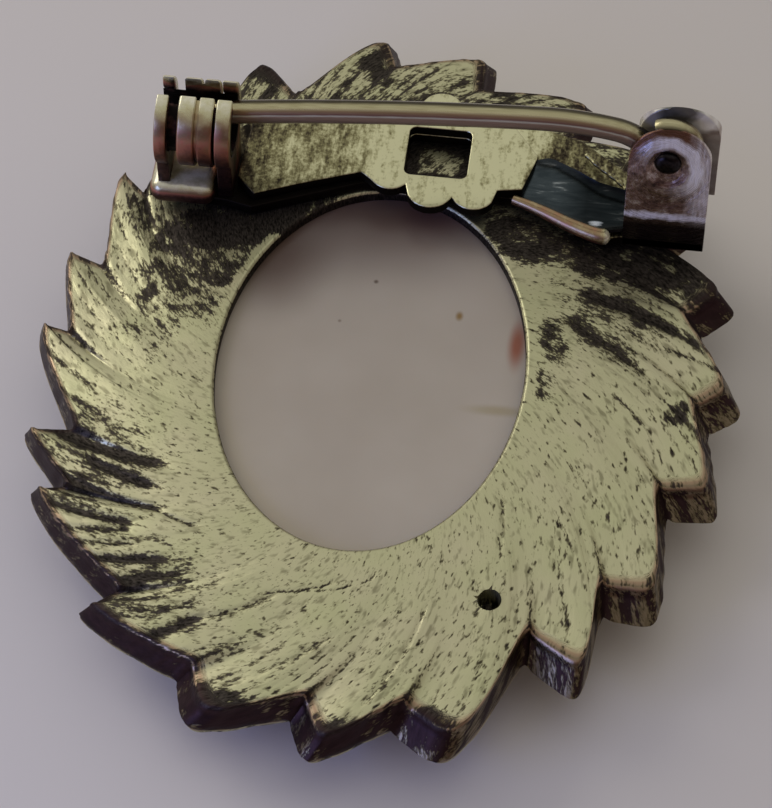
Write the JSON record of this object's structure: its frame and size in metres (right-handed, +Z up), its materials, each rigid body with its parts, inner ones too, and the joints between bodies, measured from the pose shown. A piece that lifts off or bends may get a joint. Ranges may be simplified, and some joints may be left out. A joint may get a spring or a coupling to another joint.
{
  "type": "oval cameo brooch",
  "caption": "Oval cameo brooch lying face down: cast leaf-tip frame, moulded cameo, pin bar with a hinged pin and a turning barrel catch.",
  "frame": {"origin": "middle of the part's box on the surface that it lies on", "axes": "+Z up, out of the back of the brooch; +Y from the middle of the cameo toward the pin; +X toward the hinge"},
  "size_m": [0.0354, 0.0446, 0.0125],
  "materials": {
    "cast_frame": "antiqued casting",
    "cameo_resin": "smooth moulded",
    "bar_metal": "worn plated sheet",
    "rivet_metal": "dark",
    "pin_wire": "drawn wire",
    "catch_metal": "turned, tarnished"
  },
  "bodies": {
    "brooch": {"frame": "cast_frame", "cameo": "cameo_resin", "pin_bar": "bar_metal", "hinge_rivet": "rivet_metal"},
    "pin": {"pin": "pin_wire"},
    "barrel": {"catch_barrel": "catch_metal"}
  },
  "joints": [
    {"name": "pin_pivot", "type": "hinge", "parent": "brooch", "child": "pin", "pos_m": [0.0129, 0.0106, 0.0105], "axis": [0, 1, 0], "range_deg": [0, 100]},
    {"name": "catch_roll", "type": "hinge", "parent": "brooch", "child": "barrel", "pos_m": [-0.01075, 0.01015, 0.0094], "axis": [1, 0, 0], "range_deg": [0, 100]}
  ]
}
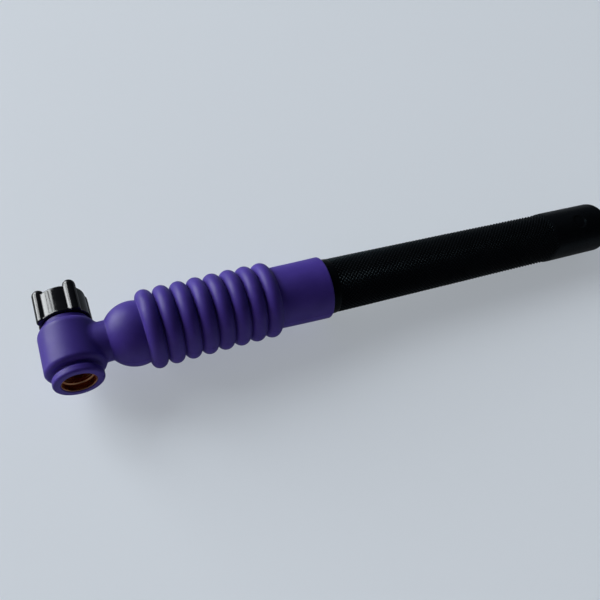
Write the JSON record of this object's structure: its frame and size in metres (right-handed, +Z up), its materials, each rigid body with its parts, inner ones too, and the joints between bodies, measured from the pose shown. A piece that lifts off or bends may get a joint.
□ □ □ □ □ □ □
● TASK: All of the entries above should be written out again exactly.

● THE ANSWER:
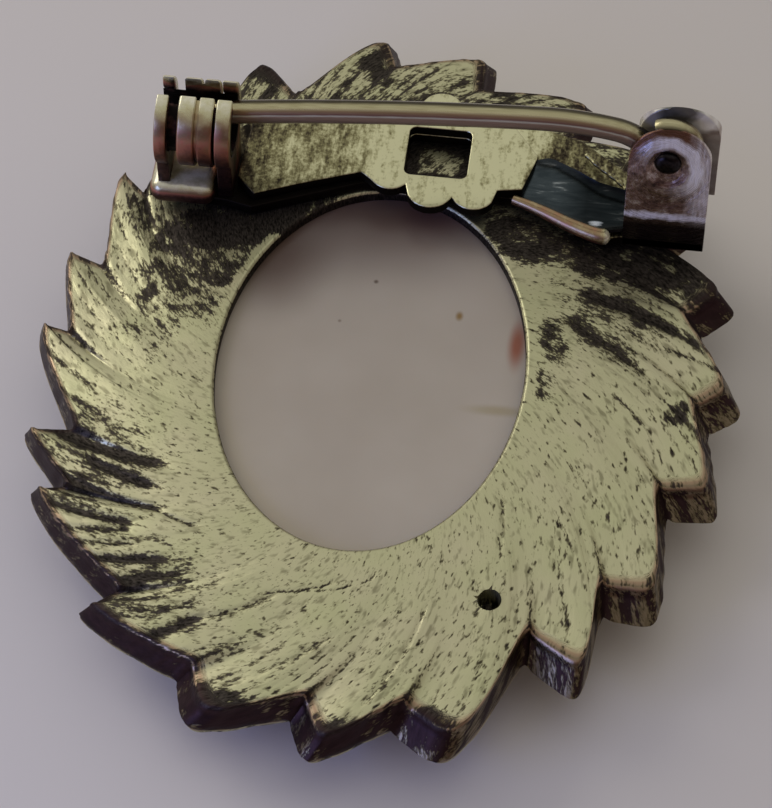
Write the JSON record of this object's structure: its frame and size in metres (right-handed, +Z up), its materials, each rigid body with its parts, inner ones too, and the joints between bodies, measured from the pose shown. A piece that lifts off or bends may get a joint. Ranges may be simplified, and some joints may be left out. A joint may get a spring or a coupling to another joint.
{
  "type": "oval cameo brooch",
  "caption": "Oval cameo brooch lying face down: cast leaf-tip frame, moulded cameo, pin bar with a hinged pin and a turning barrel catch.",
  "frame": {"origin": "middle of the part's box on the surface that it lies on", "axes": "+Z up, out of the back of the brooch; +Y from the middle of the cameo toward the pin; +X toward the hinge"},
  "size_m": [0.0354, 0.0446, 0.0125],
  "materials": {
    "cast_frame": "antiqued casting",
    "cameo_resin": "smooth moulded",
    "bar_metal": "worn plated sheet",
    "rivet_metal": "dark",
    "pin_wire": "drawn wire",
    "catch_metal": "turned, tarnished"
  },
  "bodies": {
    "brooch": {"frame": "cast_frame", "cameo": "cameo_resin", "pin_bar": "bar_metal", "hinge_rivet": "rivet_metal"},
    "pin": {"pin": "pin_wire"},
    "barrel": {"catch_barrel": "catch_metal"}
  },
  "joints": [
    {"name": "pin_pivot", "type": "hinge", "parent": "brooch", "child": "pin", "pos_m": [0.0129, 0.0106, 0.0105], "axis": [0, 1, 0], "range_deg": [0, 100]},
    {"name": "catch_roll", "type": "hinge", "parent": "brooch", "child": "barrel", "pos_m": [-0.01075, 0.01015, 0.0094], "axis": [1, 0, 0], "range_deg": [0, 100]}
  ]
}
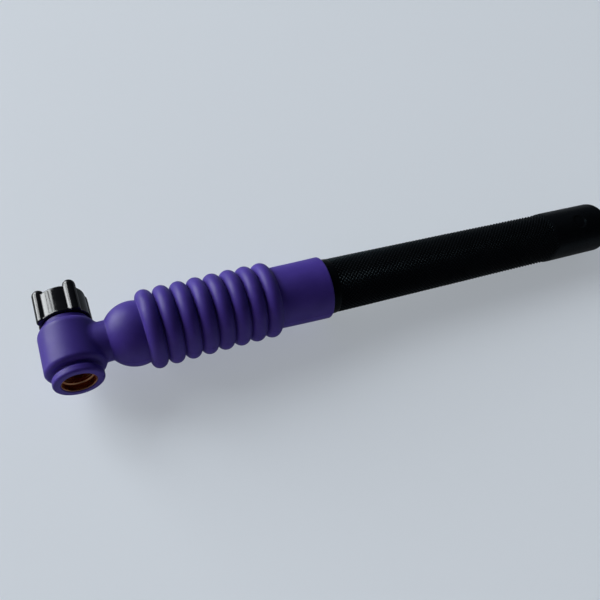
Write the JSON record of this object's structure: its frame and size in metres (right-handed, +Z up), its materials, each rigid body with its parts, inner ones too, and the joints between bodies, measured from the pose shown. A piece that lifts off or bends may get a joint.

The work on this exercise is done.